5.02(d) - Election of Doyle L. Arnold to Group 1 Automotive, Inc. Board of Directors

On February 25, 2015, the Board of Directors (the "Board") of Group 1 Automotive, Inc., a Delaware corporation (the "Company"), appointed Doyle L. Arnold to the Board. Mr. Arnold will serve as a Class I director and will fill the Board seat previously held by Beryl Raff, who resigned from the Board on February 20, 2015.

There are no understandings or arrangements between Mr. Arnold and any other person pursuant to which Mr. Arnold was selected to serve as a director of the Board. There are no relationships between Mr. Arnold and the Company or any of its subsidiaries that would require disclosure pursuant to Item 404(a) of Regulation S-K.

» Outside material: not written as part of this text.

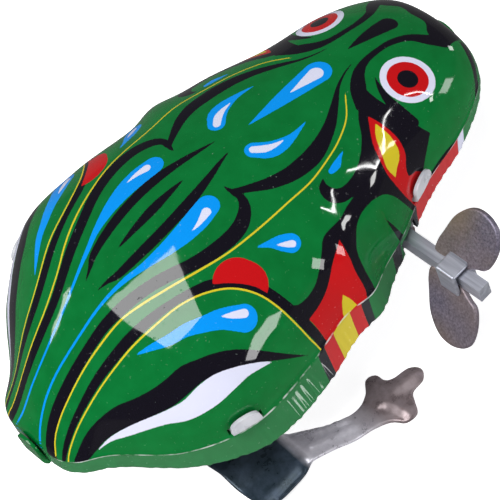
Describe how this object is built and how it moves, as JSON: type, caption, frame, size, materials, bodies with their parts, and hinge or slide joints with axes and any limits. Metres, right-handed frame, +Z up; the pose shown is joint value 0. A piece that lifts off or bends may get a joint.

Mr. Arnold has been appointed to serve on the Nominating/Governance Committee and the Audit Committee of the Board. Mr. Arnold will receive compensation for his service as a member of the Board that is consistent with the compensatory arrangements the Company has in place with its other non-employee directors. On February 25, 2015, he received a pro-rata award of 1,133 shares of restricted stock valued at $93,424 (pro-rated from $110,000), for the equity portion of his Board retainer, which will vest on August 25, 2015. In the event that Mr. Arnold's membership on the Board is terminated for cause, he, for no consideration, will forfeit to the Company all of his unvested restricted stock. Any unvested restricted stock may not be sold or otherwise transferred.

A copy of the press release announcing Mr. Arnold's appointment is attached hereto as Exhibit 99.1 and is incorporated herein by reference.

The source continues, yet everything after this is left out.